No story. Long travel. Dull locations. Generic premise. Crap XP. Time limit. Can’t be shared with teammates. There is just very little incentive to bother with these.

Moving on, I find Corporal Antoine Harrison, another police officer in need of my help.


“Gentlemen, I must congratulate you on your superb taste in uniform and hair colors.”


At first I’m a little worried he wants me to act as an accomplice while he goes on a suicide killing spree like the last cop I dealt with, but no, this one seems okay. He’s complaining of having a headache, but otherwise his directions seem pretty reasonable. He wants me to save some pamphleteers from groups of thugs. Sounds good to me.

I’m sort of apprehensive about this job. It’s like when the movie hero says, “I have a bad feeling about this. It’s quiet … too quiet.” Well, this job is sane … too sane. “Save civilians from gangsters” is a perfectly good task for a superhero, and so I keep waiting for the other shoe to fall.

I fly over to the trouble site – which is delightfully nearby – and find civilians being harassed by gangsters, just like he said.


Hey bully! Why don’t you pick on someone your own size but who is also way, way stronger and bulletproof and can make force-fields and can fly? Huh? Huh!?! Chicken!!!

I return to Corporal Harrison and let him know that everything NO I DO NOT WANT TO CHECK OUT A BUNCH OF GUYS SNEAKING INTO A WAREHOUSE ON THE OTHER SIDE OF THE CITY SO PISS OFF worked out okay and those pamphleteers are safe now. Next up, he wants me to go after the leader of the Purple Gang, Kevin Poe.

“Wow. Really? You’re gonna send me right to the head honcho, and not make me work my way through his entire org chart before I can face the man himself? Corporal Harrison, I don’t think I’ve ever gotten to say this to an officer before without lying, but … you really are doing a good job.”

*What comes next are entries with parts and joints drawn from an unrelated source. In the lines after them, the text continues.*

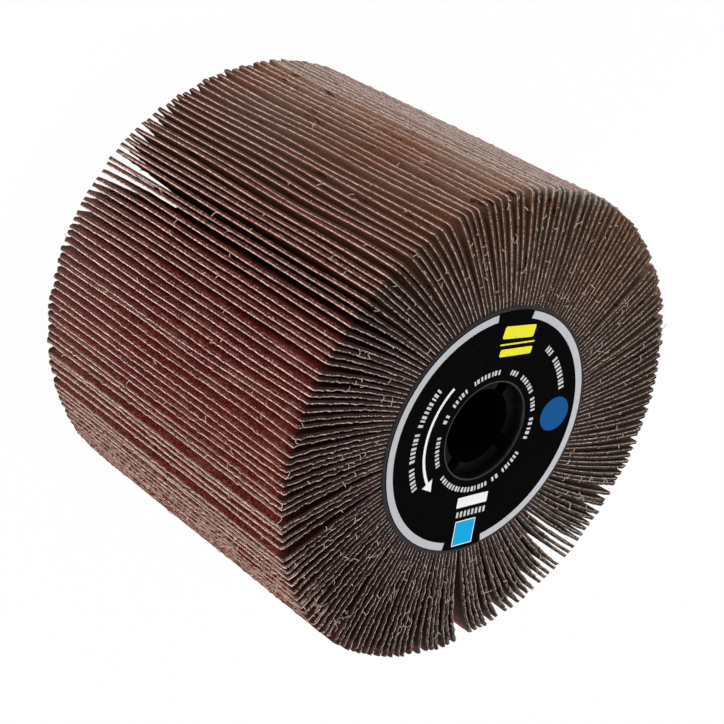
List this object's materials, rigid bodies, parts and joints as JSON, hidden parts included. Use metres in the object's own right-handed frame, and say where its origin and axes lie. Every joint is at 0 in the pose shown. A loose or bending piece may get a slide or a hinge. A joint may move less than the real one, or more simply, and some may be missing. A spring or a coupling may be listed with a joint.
{
  "type": "flap wheel",
  "caption": "Drum-shaped abrasive wheel with leaning radial cloth flaps round a keyed arbor bore, held between two flat flanges.",
  "frame": {"origin": "on the axis at the outer face of the rear flange, which the wheel stands on", "axes": "+Z along the bore axis towards the printed front flange; the keyways lie on X and Y"},
  "size_m": [0.1198, 0.1199, 0.0973],
  "materials": {
    "abrasive_cloth": "cotton cloth, brown on the back, dark red abrasive grain on the face",
    "hub_plastic": "moulded black plastic",
    "bonding_resin": "hard dark brown resin",
    "flange_lacquer": "satin black lacquer",
    "label_print": "printed film, black with a light grey ring and plain bars"
  },
  "bodies": {
    "root": {"hub_core": "hub_plastic", "resin_ring": "bonding_resin", "rear_flange": "flange_lacquer", "front_flange": "flange_lacquer", "front_label": "label_print", "flap_pack_01": "abrasive_cloth", "flap_pack_02": "abrasive_cloth", "flap_pack_03": "abrasive_cloth", "flap_pack_04": "abrasive_cloth", "flap_pack_05": "abrasive_cloth", "flap_pack_06": "abrasive_cloth", "flap_pack_07": "abrasive_cloth", "flap_pack_08": "abrasive_cloth", "flap_pack_09": "abrasive_cloth", "flap_pack_10": "abrasive_cloth", "flap_pack_11": "abrasive_cloth", "flap_pack_12": "abrasive_cloth", "flap_pack_13": "abrasive_cloth", "flap_pack_14": "abrasive_cloth", "flap_pack_15": "abrasive_cloth", "flap_pack_16": "abrasive_cloth", "flap_pack_17": "abrasive_cloth", "flap_pack_18": "abrasive_cloth", "flap_pack_19": "abrasive_cloth", "flap_pack_20": "abrasive_cloth", "flap_pack_21": "abrasive_cloth", "flap_pack_22": "abrasive_cloth", "flap_pack_23": "abrasive_cloth", "flap_pack_24": "abrasive_cloth", "flap_pack_25": "abrasive_cloth", "flap_pack_26": "abrasive_cloth", "flap_pack_27": "abrasive_cloth", "flap_pack_28": "abrasive_cloth", "flap_pack_29": "abrasive_cloth", "flap_pack_30": "abrasive_cloth", "flap_pack_31": "abrasive_cloth", "flap_pack_32": "abrasive_cloth", "flap_pack_33": "abrasive_cloth", "flap_pack_34": "abrasive_cloth", "flap_pack_35": "abrasive_cloth", "flap_pack_36": "abrasive_cloth"}
  },
  "joints": []
}
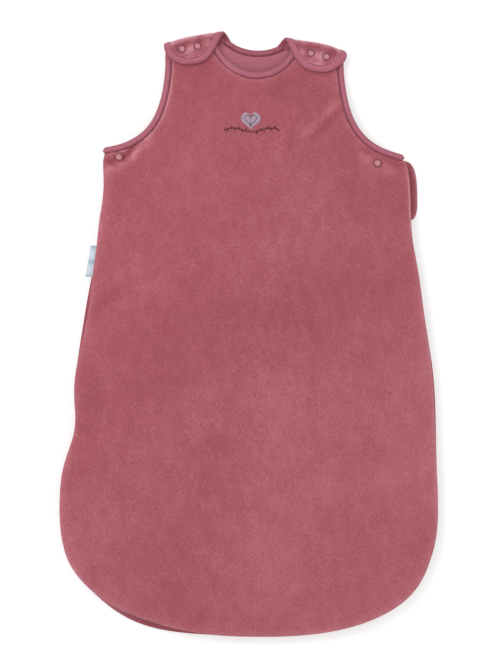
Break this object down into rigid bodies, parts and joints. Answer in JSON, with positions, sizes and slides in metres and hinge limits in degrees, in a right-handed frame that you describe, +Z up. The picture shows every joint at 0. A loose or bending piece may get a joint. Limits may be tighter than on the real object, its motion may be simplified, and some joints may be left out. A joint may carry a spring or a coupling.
{
  "type": "baby sleeping bag",
  "caption": "Padded sleeveless sleeping bag for a baby, with a rounded foot, shoulder tabs on press studs, underarm studs and a zip round one side and the hem.",
  "frame": {"origin": "middle of the bag's plan box, on the surface that its back lies on", "axes": "+Y from the hem to the shoulders, +X towards the side with the zip (the wearer's left), +Z up out of the front"},
  "size_m": [0.438, 0.7, 0.0338],
  "materials": {
    "velvet": "short-pile velvet",
    "jersey": "smooth jersey lining",
    "wadding": "polyester wadding",
    "binding": "bias binding",
    "neck_band": "velvet neck band",
    "zip_tape": "woven zip tape",
    "zip_coil": "nylon coil",
    "zip_metal": "painted die-cast",
    "press_stud": "moulded press stud",
    "woven_label": "woven ribbon label",
    "thread": "satin-stitch embroidery"
  },
  "bodies": {
    "root": {"back_shell": "velvet", "back_wadding": "wadding", "back_lining": "jersey", "back_neck_binding": "neck_band", "left_back_armhole_binding": "binding", "right_back_armhole_binding": "binding", "front_shell": "velvet", "front_wadding": "wadding", "front_lining": "jersey", "front_neck_binding": "binding", "left_armhole_binding": "binding", "right_armhole_binding": "binding", "left_shoulder_fold": "velvet", "right_shoulder_fold": "velvet", "left_strap_studs": "press_stud", "right_strap_studs": "press_stud", "underarm_caps": "press_stud", "underarm_sockets": "press_stud", "underarm_studs": "press_stud", "side_gusset": "velvet", "zip_tape_back": "zip_tape", "zip_tape_top": "zip_tape", "zip_chain_back": "zip_coil", "zip_chain_top": "zip_coil", "zip_top_stop": "zip_coil", "zip_end_stop": "zip_coil", "zip_guard": "velvet", "side_label": "woven_label", "embroidery": "thread"},
    "front_flap": {"flap_shell": "velvet", "flap_wadding": "wadding", "flap_lining": "jersey", "zip_tape_front": "zip_tape", "zip_chain_front": "zip_coil"},
    "left_tab": {"left_tab_shell": "velvet", "left_tab_wadding": "wadding", "left_tab_lining": "jersey", "left_tab_binding": "binding", "left_tab_caps": "press_stud", "left_tab_sockets": "press_stud"},
    "right_tab": {"right_tab_shell": "velvet", "right_tab_wadding": "wadding", "right_tab_lining": "jersey", "right_tab_binding": "binding", "right_tab_caps": "press_stud", "right_tab_sockets": "press_stud"},
    "slider": {"zip_slider": "zip_metal"},
    "pull": {"zip_pull": "zip_metal"}
  },
  "joints": [
    {"name": "front_open", "type": "hinge", "parent": "root", "child": "front_flap", "pos_m": [0.18518, 0.15372, 0.035], "axis": [-0.6267, -0.7793, 0], "range_deg": [0, 160]},
    {"name": "left_tab_open", "type": "hinge", "parent": "root", "child": "left_tab", "pos_m": [-0.02579, 0.34362, 0.007], "axis": [-0.985, -0.1724, 0], "range_deg": [0, 150], "deforming": ["left_shoulder_fold"]},
    {"name": "right_tab_open", "type": "hinge", "parent": "root", "child": "right_tab", "pos_m": [0.03846, 0.33701, 0.007], "axis": [-0.9756, 0.2195, 0], "range_deg": [0, 150], "deforming": ["right_shoulder_fold"]},
    {"name": "zip_slide", "type": "slide", "parent": "root", "child": "slider", "axis": [0.1497, -0.9887, 0], "range_m": [0, 0.2048]},
    {"name": "pull_swing", "type": "hinge", "parent": "slider", "child": "pull", "pos_m": [0.17973, 0.18535, 0.01005], "axis": [0, 0, 1], "range_deg": [0, 165]}
  ]
}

Well, okay. This isn’t perfect. Poe’s inner sanctum is in the sprawling, well-lit sewer complex beneath the city, but I’m willing to overlook both the cliché and the smell for a shot at doing a mission that doesn’t put me up against someone slightly more absurd and eccentric than Willy Wonka.


This must be the place. I’ll just open this lid, climb down …

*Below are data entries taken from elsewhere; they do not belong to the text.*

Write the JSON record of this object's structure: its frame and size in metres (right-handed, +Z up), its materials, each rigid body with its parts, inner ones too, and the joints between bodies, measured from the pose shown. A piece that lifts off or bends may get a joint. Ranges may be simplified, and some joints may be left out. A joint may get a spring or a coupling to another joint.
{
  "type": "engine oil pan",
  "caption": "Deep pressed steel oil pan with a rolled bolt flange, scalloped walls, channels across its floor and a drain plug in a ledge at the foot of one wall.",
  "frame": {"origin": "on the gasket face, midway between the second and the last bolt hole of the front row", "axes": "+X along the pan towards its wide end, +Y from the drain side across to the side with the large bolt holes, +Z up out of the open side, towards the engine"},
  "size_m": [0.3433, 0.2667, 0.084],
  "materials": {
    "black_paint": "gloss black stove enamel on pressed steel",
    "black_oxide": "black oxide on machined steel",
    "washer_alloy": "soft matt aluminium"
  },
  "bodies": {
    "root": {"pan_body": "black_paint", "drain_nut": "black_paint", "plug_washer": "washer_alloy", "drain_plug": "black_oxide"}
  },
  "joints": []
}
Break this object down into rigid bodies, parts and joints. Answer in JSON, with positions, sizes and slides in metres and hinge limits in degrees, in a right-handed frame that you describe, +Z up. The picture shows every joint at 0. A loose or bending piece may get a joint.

…and emerge from a massive steel door. What?


Let’s see … Pipes? Check? Nondescript machinery? Check. Labyrinthine tunnels with requisite river of spinach smoothie? Check. Waves of idle henchmen? Check. Inexplicable presence of built-in sewer lighting to illuminate the river of ick? Check. Pointless barrels? Check.

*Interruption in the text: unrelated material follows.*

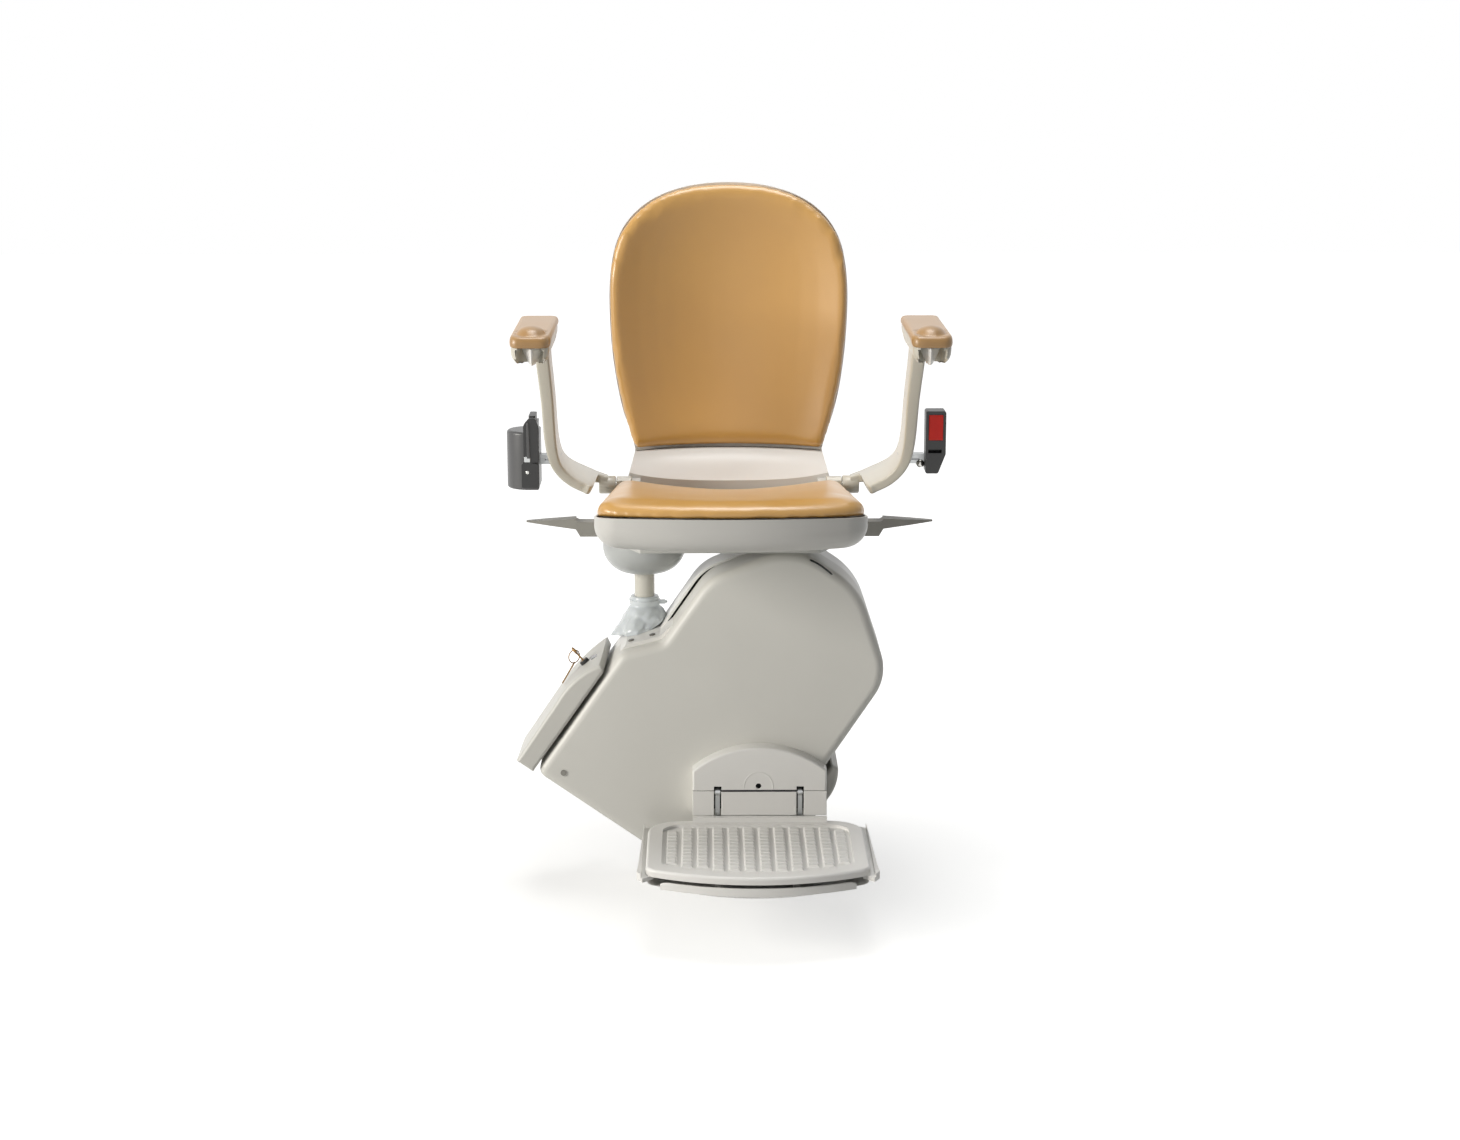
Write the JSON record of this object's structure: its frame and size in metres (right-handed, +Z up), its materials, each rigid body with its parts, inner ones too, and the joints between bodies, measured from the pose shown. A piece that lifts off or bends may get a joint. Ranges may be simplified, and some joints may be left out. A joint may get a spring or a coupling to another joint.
{
  "type": "stairlift chair",
  "caption": "Seat, arms, footrest and drive carriage of a stairlift, clasping a sloping rail; the seat and arms fold, the chair swivels, covers yield.",
  "frame": {"origin": "centre of the rail channel at the carriage's mid-length", "axes": "+X right as seen by someone who faces the chair (down the stairs), +Y to the wall behind the rail, +Z up"},
  "size_m": [0.586, 0.528, 0.9537],
  "materials": {
    "cover_white": "smooth moulded, soft gloss",
    "cool_white": "smooth, glossy",
    "boot_vinyl": "glossy wrinkled vinyl",
    "caramel_vinyl": "padded, matte vinyl",
    "black_plastic": "fine matte",
    "red_plastic": "glossy",
    "dark_steel": "dark paint",
    "grey_steel": "grey paint",
    "bright_steel": "brushed",
    "tread_rubber": "grey, moulded tiles",
    "nylon": "turned nylon",
    "board_green": "board",
    "battery_black": "moulded case",
    "key_brass": "worn",
    "window_grey": "smoked"
  },
  "bodies": {
    "carriage": {"front_cover": "cover_white", "rear_cover": "cover_white", "shoulder_plate": "cover_white", "chassis_plate": "dark_steel", "batteries": "battery_black", "gearbox": "grey_steel", "drive_motor": "dark_steel", "control_board": "board_green", "post_socket": "dark_steel", "seat_post": "bright_steel", "gaiter": "boot_vinyl", "gaiter_clamp": "boot_vinyl", "cover_screws": "bright_steel", "roller_axles": "bright_steel", "end_cover_guides": "dark_steel", "footrest_mount": "dark_steel", "footrest_hinge_pins": "bright_steel", "footrest_arch_cover": "cover_white", "footrest_apron": "cover_white"},
    "upper_end": {"upper_end_cover": "cover_white", "key_lock": "black_plastic", "status_window": "window_grey"},
    "key": {"key": "key_brass"},
    "spare_key": {"spare_key": "key_brass"},
    "lower_end": {"lower_end_cover": "cover_white"},
    "roller_upper_left": {"roller_upper_left": "nylon"},
    "roller_lower_left": {"roller_lower_left": "nylon"},
    "roller_upper_right": {"roller_upper_right": "nylon"},
    "roller_lower_right": {"roller_lower_right": "nylon"},
    "pinion": {"drive_pinion": "bright_steel"},
    "footrest": {"footrest_frame": "grey_steel", "footplate": "cover_white"},
    "footrest_pan": {"footrest_pan": "cover_white"},
    "flap_left": {"pan_flap_left": "cover_white"},
    "flap_right": {"pan_flap_right": "cover_white"},
    "chair": {"swivel_bearing": "bright_steel", "swivel_cover": "cool_white", "seat_frame": "grey_steel", "back_shell": "cover_white", "back_pad": "caramel_vinyl", "hinge_blocks": "grey_steel", "hinge_pins": "bright_steel"},
    "seat": {"seat_pan": "cover_white", "seat_pad": "caramel_vinyl"},
    "arm_left": {"arm_left": "cover_white", "armrest_housing_left": "cover_white", "armrest_pad_left": "caramel_vinyl", "reel_bracket": "bright_steel", "belt_reel": "black_plastic", "belt_tongue": "black_plastic"},
    "arm_right": {"arm_right": "cover_white", "armrest_housing_right": "cover_white", "armrest_pad_right": "caramel_vinyl", "buckle_bracket": "bright_steel", "buckle_body": "black_plastic"},
    "toggle_left": {"toggle_left": "cover_white"},
    "toggle_right": {"toggle_right": "cover_white"},
    "lever_left": {"lever_left": "cover_white"},
    "lever_right": {"lever_right": "cover_white"},
    "buckle_button": {"buckle_button": "red_plastic"}
  },
  "joints": [
    {"name": "upper_end_press", "type": "slide", "parent": "carriage", "child": "upper_end", "axis": [0.8192, 0, -0.5736], "range_m": [0, 0.003], "stiffness_N_per_m": 600, "springref_m": -0.006},
    {"name": "lower_end_press", "type": "slide", "parent": "carriage", "child": "lower_end", "axis": [-0.8192, 0, 0.5736], "range_m": [0, 0.003], "stiffness_N_per_m": 600, "springref_m": -0.006},
    {"name": "key_turn", "type": "hinge", "parent": "upper_end", "child": "key", "pos_m": [-0.13187, -0.105, 0.15826], "axis": [-0.6552, 0, 0.7554], "range_deg": [0, 90]},
    {"name": "spare_key_swing", "type": "hinge", "parent": "upper_end", "child": "spare_key", "pos_m": [-0.14629, -0.105, 0.17488], "axis": [0.7554, 0, 0.6552], "range_deg": [-5, 20]},
    {"name": "footrest_fold", "type": "hinge", "parent": "carriage", "child": "footrest", "pos_m": [0.106, -0.178, -0.006], "axis": [-1, 0, 0], "range_deg": [0, 88]},
    {"name": "footrest_pan_press", "type": "slide", "parent": "footrest", "child": "footrest_pan", "axis": [0, 0, 1], "range_m": [0, 0.005], "stiffness_N_per_m": 700, "springref_m": -0.008},
    {"name": "flap_left_press", "type": "slide", "parent": "footrest", "child": "flap_left", "axis": [1, 0, 0], "range_m": [0, 0.003], "stiffness_N_per_m": 400, "springref_m": -0.003},
    {"name": "flap_right_press", "type": "slide", "parent": "footrest", "child": "flap_right", "axis": [-1, 0, 0], "range_m": [0, 0.003], "stiffness_N_per_m": 400, "springref_m": -0.003},
    {"name": "pinion_spin", "type": "hinge", "parent": "carriage", "child": "pinion", "pos_m": [-0.04445, -0.01, -0.06348], "axis": [0, 1, 0], "continuous": true},
    {"name": "chair_swivel", "type": "hinge", "parent": "carriage", "child": "chair", "pos_m": [-0.05, -0.06, 0.3], "axis": [0, 0, 1], "range_deg": [-75, 0]},
    {"name": "seat_fold", "type": "hinge", "parent": "chair", "child": "seat", "pos_m": [0.067, -0.038, 0.393], "axis": [-1, 0, 0], "range_deg": [0, 82]},
    {"name": "arm_left_fold", "type": "hinge", "parent": "chair", "child": "arm_left", "pos_m": [-0.1005, -0.038, 0.393], "axis": [-1, 0, 0], "range_deg": [0, 60]},
    {"name": "arm_right_fold", "type": "hinge", "parent": "chair", "child": "arm_right", "pos_m": [0.2345, -0.038, 0.393], "axis": [-1, 0, 0], "range_deg": [0, 60]},
    {"name": "lever_left_press", "type": "hinge", "parent": "chair", "child": "lever_left", "pos_m": [-0.085, -0.11, 0.345], "axis": [0, -1, 0], "range_deg": [0, 12], "stiffness_Nm_per_rad": 0.6, "springref_deg": -17.19},
    {"name": "lever_right_press", "type": "hinge", "parent": "chair", "child": "lever_right", "pos_m": [0.219, -0.11, 0.345], "axis": [0, 1, 0], "range_deg": [0, 12], "stiffness_Nm_per_rad": 0.6, "springref_deg": -17.19},
    {"name": "toggle_left_turn", "type": "hinge", "parent": "arm_left", "child": "toggle_left", "pos_m": [-0.184, -0.304, 0.61], "axis": [0, 0, 1], "range_deg": [-15, 15], "stiffness_Nm_per_rad": 0.15},
    {"name": "toggle_right_turn", "type": "hinge", "parent": "arm_right", "child": "toggle_right", "pos_m": [0.318, -0.304, 0.61], "axis": [0, 0, 1], "range_deg": [-15, 15], "stiffness_Nm_per_rad": 0.15},
    {"name": "buckle_button_press", "type": "slide", "parent": "arm_right", "child": "buckle_button", "axis": [0, 1, 0], "range_m": [0, 0.004], "stiffness_N_per_m": 300, "springref_m": -0.002},
    {"name": "roller_upper_left_spin", "type": "hinge", "parent": "carriage", "child": "roller_upper_left", "pos_m": [-0.04537, -0.014, 0.12699], "axis": [0, 1, 0], "continuous": true},
    {"name": "roller_lower_left_spin", "type": "hinge", "parent": "carriage", "child": "roller_lower_left", "pos_m": [-0.13485, -0.014, -0.0008], "axis": [0, 1, 0], "continuous": true},
    {"name": "roller_upper_right_spin", "type": "hinge", "parent": "carriage", "child": "roller_upper_right", "pos_m": [0.13485, -0.014, 0.0008], "axis": [0, 1, 0], "continuous": true},
    {"name": "roller_lower_right_spin", "type": "hinge", "parent": "carriage", "child": "roller_lower_right", "pos_m": [0.04537, -0.014, -0.12699], "axis": [0, 1, 0], "continuous": true}
  ],
  "couplings": [
    {"joint": "roller_upper_left_spin", "follows": "pinion_spin", "ratio": -0.83333},
    {"joint": "roller_lower_left_spin", "follows": "pinion_spin", "ratio": 0.83333},
    {"joint": "roller_upper_right_spin", "follows": "pinion_spin", "ratio": -0.83333},
    {"joint": "roller_lower_right_spin", "follows": "pinion_spin", "ratio": 0.83333}
  ]
}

I don’t know much about Kevin Poe, but I have to admire his lavish attention to detail. When he embraces a trope he does so with style. I am really looking forward to punching his face in.

Although, I have to say I’m not all that impressed with his outfit. It’s pretty bland by supervillain standards:


Wow. I’ll surrender and you’ll let me work for you as one of the hundred or so low-level mooks I’ve pummeled on the way in? Sign me up! As long as I don’t have to wear purple…

Oh. Your gang is called the “New Purple Gang?” So I guess blue and yellow is out of the question? Ah well. I guess we have to fight, then.


Your what? Dad something? Sorry. I didn’t read your backstory before I came in here. My bad.


Wait. You’re willing to take over Millennium City? Do you have any idea how stupid and messed up this town is? I have to ask: What are you asking for in return?

And I have to admire your “hold still while I monologue a second” power.


You are exceedingly talkative, even by supervillain standards. I think … yeah, you’re getting on my nerves now.


Dude. You are face down in the sewer. Shut up already.

Well. Back to Corporal Harrison, I guess.

This completes a simple two-mission quest line. The Foxbat series was another quest line. Strangely, this isn’t the only quest line that involves Kevin Poe. There is another, unrelated quest line where you meet Kevin Poe in the final mission. That quest is another forced-teaming mission, so I typically put it off until I have enough levels to do it solo. Since the quest chains aren’t connected, it’s actually likely you’ll see Kevin Poe’s big introduction after you’ve had your showdown with him.


I look around to make sure there aren’t any civilians comping nearby, waiting to gank me and hijack my dialog box as soon as I talk to Officer Harrison. After making sure the coast is clear, I rush in and initiate conversation!


“Quick! Give me my quest reward before an NPC comes along!”

He seems grateful enough.


Nice work Harrison. Hope you get that headache thing worked out. Next up, Harrison sends me to meet with another superhero. Great. Hopefully he’ll be as diligent and sensible as Harrison himself. It turns out the hero is…




There’s this long awkward silence as we meet again. He doesn’t mention the whole cage incident, but I can tell he remembers and that he’s hoping I don’t bring it up. I don’t. I am sort of curious how he got loose, though. Did Ironclad save him? Defender? Clayton Griswold? I’m curious, but I don’t want to make this situation any more uncomfortable than it is.

Kinetik explains that the mayor’s daughter has been kidnapped. Okay. Sounds like pretty boilerplate superhero stuff. So far so good. Then he drops his bombshell…



Look Kinetik, Harrison is the first person I’ve met in this entire city who isn’t a complete idiot.

And yes that includes you. In particular.

And now you’re telling me that the only non-idiot on Team Justice was actually under the control of one of the bad guys. You’re killing me, here.

Fine. I’ll help him. But I’m not going to like it.